Low Temperature Quantum Transport Properties of Bi$_2$Se$_3$ Topological Insulator Thin Films

Bi$_2$Se$_3$ thin films with nominal thickness values of 12, 16, 20 and 25 quintuple layers (QLs) were grown by molecular beam epitaxy (MBE) on Al$_2$O$_3$ substrates. The magnetoconductance (MC) was analyzed using the two-dimensional Altshuler-Aronov (AA) and Hikami-Larkin-Nagaoka (HLN) mechanisms. Using a simple model where the channels for the bulk and surface states are independent from each other, and assuming that all channels undergo WAL, it was possible to determine the phase coherence length ($L_\phi$) of the carriers of the surface and bulk contributions independently from the MC with the field perpendicular to the surface. The value of $L_\phi$ for the surface states was independent of thickness, as expected, while $L_\phi$ for the bulk channel was strongly dependent on film thickness.
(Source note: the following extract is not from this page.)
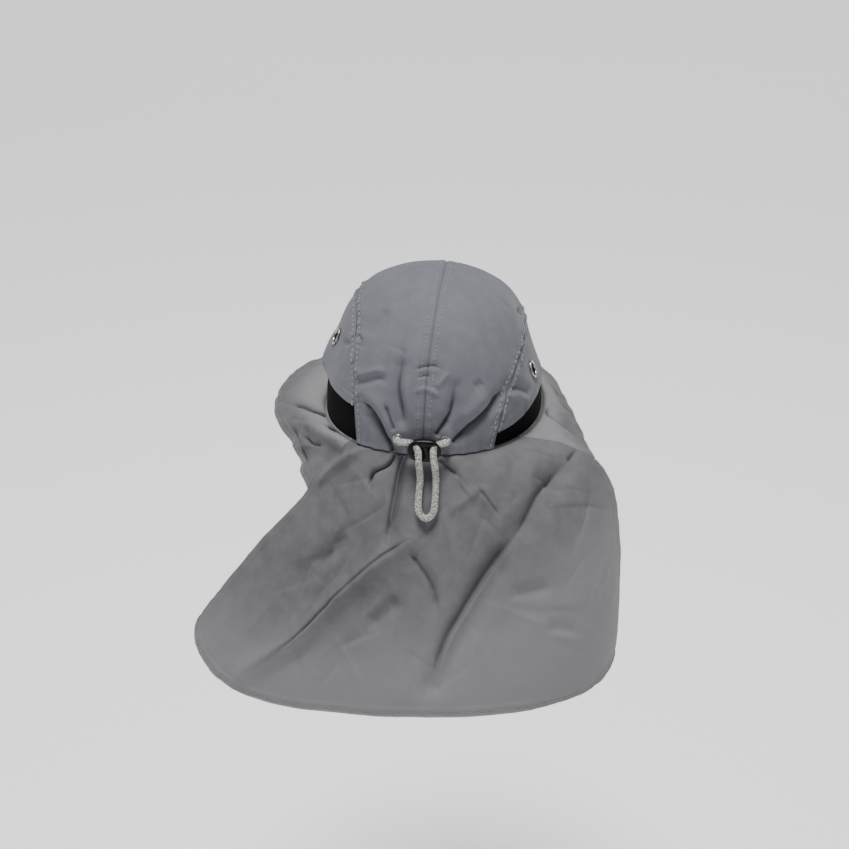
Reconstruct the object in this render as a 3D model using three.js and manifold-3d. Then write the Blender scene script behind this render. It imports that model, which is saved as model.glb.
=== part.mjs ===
// Legionnaire cap in soft cloth: two top panels, two side panels over mesh vent bands, a brim that
// runs into a long neck flap, and a draw cord with its lock at the back.
// Millimetres, +Z up. The origin is the middle of the head opening, in the plane of the crown's
// base seam. The brim points to -Y, the neck flap to +Y, and the wearer's left is +X.
import * as THREE from "three";
import { mergeVertices } from "three/addons/utils/BufferGeometryUtils.js";
import Module from "manifold-3d";

const wasm = await Module();
wasm.setup();

// Driving dimensions.
const HEAD_HALF_WIDTH = 84;
const HEAD_HALF_LENGTH = 96;
const CROWN_HEIGHT = 107;
const CROWN_LEAN = -7; // sideways shift of the top of the crown
const CLOTH = 1.2;
const MESH_CLOTH = 1.0;
const GAP = 0.3; // between pieces that touch
const LANDING = 3; // width of the skirt's inner rim, which the crown stands on
const BRIM_DEPTH = 70;
const FLAP_LENGTH = 190;
const LEFT_HEM = { back: 27, side: 30 }; // heights of the side panels' hems above the base seam
const RIGHT_HEM = { back: 11, side: 20 };
const BAND_OVERLAP = 6; // of a vent band behind the hem above it
const VENT_EYELET_RADIUS = 6.9;
const VENT_HOLE_RADIUS = 4.8;
const LEFT_VENT_HEIGHT = 56.5;
const RIGHT_VENT_HEIGHT = 37;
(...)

WAL was also measured with the field applied parallel to the surface, and from the MC data in this configuration, it was possible to obtain values for $L_\phi$ that were similar to the perpendicular configuration for all samples except for the thinnest sample (12 QL), which may be a result of interactions between the metallic surfaces states on opposite sides of the film. We will discuss these results in view of other results from the literature.